> [TASK OBJECTIVE]
Exactly the lines between the line containing "for piece in" and the line containing "bpy.context.scene.collection.objects.link(empty)", together with those two lines, are to be output.

> [SUPPLIED MATERIAL]
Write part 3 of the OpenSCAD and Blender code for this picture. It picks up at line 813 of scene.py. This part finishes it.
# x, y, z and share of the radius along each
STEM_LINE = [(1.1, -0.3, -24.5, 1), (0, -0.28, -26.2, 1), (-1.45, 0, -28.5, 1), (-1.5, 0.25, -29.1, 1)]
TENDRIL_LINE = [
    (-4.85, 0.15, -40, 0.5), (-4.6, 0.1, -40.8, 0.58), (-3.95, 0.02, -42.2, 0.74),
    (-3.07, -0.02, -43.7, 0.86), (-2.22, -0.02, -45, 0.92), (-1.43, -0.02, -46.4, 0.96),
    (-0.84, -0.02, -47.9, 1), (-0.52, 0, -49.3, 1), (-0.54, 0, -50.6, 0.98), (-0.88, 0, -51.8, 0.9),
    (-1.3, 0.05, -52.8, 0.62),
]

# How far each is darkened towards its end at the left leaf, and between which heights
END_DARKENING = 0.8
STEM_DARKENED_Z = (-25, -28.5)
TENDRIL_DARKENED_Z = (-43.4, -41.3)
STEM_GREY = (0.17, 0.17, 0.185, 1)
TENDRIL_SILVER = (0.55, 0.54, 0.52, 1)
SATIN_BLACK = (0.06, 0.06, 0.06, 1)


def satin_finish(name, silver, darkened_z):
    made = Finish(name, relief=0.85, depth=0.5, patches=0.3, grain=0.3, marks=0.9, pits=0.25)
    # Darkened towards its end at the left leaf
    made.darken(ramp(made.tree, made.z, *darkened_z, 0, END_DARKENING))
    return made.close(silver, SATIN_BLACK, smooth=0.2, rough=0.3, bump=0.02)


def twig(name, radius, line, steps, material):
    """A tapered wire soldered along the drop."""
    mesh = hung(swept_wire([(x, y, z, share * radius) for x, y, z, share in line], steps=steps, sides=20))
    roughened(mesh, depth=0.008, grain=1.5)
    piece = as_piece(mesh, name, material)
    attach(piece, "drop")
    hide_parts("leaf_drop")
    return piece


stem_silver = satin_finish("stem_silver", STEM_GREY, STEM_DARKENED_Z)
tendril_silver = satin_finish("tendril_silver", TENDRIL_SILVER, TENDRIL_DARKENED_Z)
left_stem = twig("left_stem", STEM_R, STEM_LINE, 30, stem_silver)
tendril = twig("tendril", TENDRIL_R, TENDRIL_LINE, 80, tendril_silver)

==

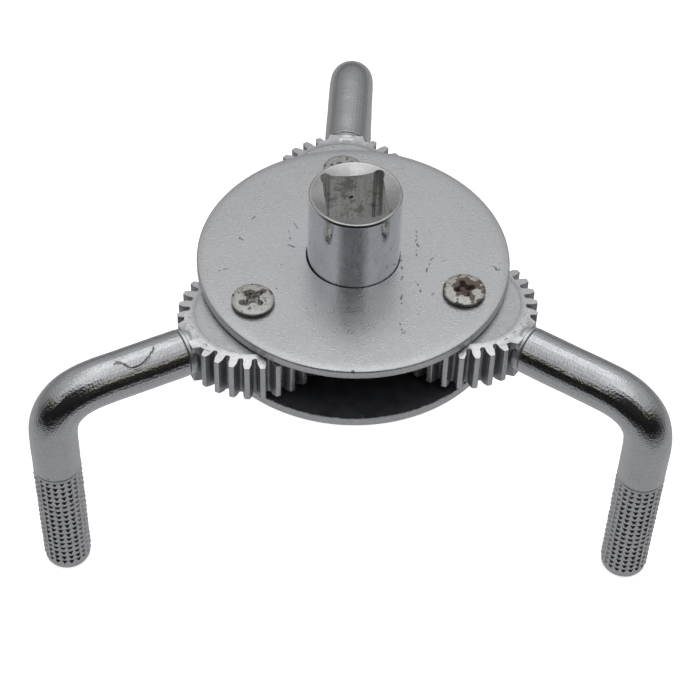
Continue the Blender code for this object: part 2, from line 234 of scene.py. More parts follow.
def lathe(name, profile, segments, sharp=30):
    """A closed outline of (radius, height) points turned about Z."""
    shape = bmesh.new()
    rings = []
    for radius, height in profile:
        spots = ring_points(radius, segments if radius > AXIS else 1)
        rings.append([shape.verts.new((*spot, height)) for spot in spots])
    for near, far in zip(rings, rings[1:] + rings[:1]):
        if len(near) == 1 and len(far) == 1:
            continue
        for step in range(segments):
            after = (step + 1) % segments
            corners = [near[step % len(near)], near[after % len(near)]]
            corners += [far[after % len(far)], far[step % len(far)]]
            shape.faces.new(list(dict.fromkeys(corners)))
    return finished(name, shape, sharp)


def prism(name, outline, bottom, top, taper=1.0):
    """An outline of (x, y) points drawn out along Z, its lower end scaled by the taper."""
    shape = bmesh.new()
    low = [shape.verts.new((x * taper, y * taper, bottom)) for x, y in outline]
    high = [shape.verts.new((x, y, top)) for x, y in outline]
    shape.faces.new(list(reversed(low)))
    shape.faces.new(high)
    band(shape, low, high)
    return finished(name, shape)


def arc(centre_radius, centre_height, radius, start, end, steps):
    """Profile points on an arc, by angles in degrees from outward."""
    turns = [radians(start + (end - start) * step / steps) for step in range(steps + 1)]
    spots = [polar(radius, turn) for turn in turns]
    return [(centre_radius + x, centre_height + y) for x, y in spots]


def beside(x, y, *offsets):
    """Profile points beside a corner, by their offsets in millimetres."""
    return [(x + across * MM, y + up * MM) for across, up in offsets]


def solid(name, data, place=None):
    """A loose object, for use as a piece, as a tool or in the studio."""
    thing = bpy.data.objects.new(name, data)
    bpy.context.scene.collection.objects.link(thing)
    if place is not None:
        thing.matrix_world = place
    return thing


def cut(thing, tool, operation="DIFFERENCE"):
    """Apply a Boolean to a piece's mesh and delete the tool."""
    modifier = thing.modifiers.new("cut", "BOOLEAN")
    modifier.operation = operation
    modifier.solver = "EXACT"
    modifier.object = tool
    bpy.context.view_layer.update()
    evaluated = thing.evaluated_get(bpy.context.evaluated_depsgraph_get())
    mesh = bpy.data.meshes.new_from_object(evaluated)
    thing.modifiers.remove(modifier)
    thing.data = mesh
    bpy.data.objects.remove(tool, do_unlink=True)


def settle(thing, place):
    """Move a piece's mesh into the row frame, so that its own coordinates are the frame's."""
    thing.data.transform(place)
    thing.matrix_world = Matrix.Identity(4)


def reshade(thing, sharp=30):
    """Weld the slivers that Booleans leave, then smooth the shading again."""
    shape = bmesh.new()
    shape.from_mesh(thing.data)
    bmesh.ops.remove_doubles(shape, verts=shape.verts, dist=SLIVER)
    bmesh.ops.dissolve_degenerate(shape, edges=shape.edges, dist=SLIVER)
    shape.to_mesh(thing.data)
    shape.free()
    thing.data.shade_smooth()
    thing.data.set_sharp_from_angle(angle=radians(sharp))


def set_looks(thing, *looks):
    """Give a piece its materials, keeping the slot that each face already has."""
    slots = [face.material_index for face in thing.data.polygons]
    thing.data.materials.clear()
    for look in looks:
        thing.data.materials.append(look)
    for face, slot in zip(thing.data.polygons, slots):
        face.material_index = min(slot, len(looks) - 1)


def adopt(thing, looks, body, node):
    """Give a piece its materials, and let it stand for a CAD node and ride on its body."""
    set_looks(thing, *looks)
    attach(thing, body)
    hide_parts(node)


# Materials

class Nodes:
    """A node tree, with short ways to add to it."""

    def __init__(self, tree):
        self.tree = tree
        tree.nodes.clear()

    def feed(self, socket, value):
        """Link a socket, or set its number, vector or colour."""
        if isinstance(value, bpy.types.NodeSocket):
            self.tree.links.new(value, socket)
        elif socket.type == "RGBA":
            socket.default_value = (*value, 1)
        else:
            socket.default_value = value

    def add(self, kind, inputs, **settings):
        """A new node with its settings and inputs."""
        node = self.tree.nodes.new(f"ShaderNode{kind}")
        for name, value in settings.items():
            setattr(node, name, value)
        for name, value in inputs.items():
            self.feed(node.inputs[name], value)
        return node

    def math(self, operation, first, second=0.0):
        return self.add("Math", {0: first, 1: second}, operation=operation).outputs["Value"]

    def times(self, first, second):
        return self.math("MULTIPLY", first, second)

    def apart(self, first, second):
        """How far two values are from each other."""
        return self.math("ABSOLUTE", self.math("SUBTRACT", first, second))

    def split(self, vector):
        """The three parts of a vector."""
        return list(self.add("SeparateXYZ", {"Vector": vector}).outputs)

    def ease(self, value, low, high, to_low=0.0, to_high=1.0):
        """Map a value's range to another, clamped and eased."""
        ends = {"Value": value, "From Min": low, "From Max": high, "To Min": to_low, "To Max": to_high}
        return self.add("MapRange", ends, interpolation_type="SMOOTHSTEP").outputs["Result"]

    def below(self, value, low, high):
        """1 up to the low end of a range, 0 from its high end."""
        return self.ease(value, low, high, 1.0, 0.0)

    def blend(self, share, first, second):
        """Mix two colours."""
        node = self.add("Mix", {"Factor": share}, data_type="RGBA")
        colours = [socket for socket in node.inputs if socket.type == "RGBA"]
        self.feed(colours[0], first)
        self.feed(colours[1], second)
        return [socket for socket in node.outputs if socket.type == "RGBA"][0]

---

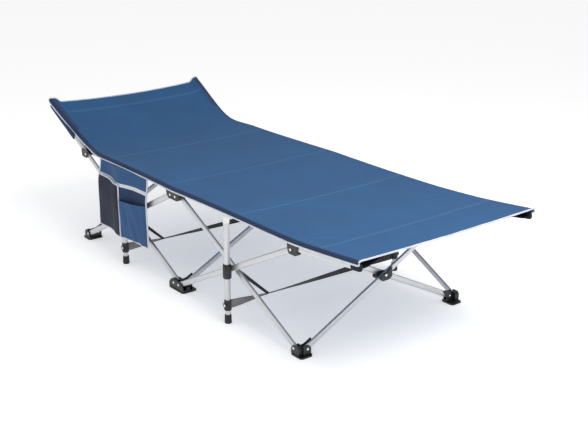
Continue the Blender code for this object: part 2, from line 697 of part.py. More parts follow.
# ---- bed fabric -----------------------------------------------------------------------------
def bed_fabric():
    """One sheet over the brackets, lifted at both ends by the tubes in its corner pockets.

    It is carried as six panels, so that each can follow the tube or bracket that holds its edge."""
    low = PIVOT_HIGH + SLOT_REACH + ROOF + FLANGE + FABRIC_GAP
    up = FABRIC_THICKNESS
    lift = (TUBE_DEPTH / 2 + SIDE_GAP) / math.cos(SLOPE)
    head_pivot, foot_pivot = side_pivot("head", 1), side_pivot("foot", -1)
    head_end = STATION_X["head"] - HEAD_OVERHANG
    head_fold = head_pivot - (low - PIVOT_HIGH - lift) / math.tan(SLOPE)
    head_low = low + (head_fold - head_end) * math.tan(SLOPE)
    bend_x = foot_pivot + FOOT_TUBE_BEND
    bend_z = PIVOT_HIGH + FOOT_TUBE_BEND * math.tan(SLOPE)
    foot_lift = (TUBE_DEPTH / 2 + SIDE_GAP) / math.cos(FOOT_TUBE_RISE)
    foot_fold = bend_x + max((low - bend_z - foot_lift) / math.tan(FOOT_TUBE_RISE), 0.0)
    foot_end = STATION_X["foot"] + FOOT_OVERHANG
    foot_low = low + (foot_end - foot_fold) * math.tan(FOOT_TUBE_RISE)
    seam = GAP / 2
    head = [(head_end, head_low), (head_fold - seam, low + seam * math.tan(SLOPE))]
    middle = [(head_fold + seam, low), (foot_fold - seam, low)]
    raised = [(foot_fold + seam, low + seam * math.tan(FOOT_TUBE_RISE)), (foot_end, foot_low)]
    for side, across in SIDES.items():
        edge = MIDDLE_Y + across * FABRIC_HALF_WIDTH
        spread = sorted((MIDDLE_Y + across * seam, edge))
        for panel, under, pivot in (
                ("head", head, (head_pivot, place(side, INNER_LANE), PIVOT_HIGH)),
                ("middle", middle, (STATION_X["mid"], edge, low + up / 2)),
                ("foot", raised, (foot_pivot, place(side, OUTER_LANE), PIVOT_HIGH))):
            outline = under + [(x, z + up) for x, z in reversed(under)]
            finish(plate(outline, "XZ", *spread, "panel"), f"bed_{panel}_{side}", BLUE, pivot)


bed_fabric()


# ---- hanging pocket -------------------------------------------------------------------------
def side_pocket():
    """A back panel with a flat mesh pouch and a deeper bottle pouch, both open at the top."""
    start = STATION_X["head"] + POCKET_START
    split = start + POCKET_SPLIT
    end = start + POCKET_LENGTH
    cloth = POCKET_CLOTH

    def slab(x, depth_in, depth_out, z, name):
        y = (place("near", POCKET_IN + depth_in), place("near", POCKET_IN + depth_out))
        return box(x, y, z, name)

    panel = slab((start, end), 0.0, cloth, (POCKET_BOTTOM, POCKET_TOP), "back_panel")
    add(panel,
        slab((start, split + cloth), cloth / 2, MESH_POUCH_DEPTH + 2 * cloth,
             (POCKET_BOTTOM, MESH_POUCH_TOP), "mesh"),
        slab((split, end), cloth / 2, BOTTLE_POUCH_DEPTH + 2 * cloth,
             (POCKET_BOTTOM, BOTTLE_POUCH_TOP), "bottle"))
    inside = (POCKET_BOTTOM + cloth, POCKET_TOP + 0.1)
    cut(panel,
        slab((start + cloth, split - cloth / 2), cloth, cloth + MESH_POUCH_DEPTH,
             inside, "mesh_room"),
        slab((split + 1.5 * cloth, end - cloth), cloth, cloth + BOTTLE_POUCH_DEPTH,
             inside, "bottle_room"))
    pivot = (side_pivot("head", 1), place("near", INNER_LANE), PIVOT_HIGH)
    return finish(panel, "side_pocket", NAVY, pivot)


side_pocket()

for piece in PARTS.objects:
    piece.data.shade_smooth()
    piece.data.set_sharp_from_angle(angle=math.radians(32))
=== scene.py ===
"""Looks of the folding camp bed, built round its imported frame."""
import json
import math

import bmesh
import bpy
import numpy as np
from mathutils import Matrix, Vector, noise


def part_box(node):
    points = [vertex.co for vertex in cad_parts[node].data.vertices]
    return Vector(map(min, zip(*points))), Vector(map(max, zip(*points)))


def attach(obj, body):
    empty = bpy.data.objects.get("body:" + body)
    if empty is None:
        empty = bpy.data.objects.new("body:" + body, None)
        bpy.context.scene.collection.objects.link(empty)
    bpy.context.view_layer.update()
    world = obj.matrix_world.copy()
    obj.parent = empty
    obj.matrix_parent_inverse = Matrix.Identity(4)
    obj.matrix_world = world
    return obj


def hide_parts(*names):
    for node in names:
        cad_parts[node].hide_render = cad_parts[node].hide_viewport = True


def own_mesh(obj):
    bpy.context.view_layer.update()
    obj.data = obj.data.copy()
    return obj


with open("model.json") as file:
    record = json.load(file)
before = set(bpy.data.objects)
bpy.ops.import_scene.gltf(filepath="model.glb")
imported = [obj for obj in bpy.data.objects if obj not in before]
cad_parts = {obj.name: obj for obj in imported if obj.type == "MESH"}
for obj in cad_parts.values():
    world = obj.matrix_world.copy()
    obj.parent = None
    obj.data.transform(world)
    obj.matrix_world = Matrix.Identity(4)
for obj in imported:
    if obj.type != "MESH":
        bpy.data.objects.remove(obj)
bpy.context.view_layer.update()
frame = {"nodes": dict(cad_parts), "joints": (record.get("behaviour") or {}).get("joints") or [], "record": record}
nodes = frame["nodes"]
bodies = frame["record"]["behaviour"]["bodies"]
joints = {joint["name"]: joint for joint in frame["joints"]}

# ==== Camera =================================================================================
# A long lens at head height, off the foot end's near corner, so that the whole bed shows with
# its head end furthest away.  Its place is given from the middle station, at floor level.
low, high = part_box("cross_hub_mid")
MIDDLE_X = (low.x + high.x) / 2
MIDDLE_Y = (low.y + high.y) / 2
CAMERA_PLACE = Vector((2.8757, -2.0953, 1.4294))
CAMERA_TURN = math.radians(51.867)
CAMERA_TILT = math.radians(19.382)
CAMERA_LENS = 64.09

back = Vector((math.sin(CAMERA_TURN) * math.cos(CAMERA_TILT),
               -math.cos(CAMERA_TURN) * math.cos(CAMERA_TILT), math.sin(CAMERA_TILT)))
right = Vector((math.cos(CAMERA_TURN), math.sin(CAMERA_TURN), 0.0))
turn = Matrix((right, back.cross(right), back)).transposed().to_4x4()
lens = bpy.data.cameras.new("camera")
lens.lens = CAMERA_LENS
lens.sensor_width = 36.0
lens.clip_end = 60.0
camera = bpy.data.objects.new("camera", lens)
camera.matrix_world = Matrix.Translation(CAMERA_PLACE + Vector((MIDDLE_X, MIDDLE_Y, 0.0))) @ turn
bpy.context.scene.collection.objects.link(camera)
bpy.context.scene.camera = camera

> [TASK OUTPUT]
for piece in PARTS.objects:
    piece.data.shade_smooth()
    piece.data.set_sharp_from_angle(angle=math.radians(32))
=== scene.py ===
"""Looks of the folding camp bed, built round its imported frame."""
import json
import math

import bmesh
import bpy
import numpy as np
from mathutils import Matrix, Vector, noise


def part_box(node):
    points = [vertex.co for vertex in cad_parts[node].data.vertices]
    return Vector(map(min, zip(*points))), Vector(map(max, zip(*points)))


def attach(obj, body):
    empty = bpy.data.objects.get("body:" + body)
    if empty is None:
        empty = bpy.data.objects.new("body:" + body, None)
        bpy.context.scene.collection.objects.link(empty)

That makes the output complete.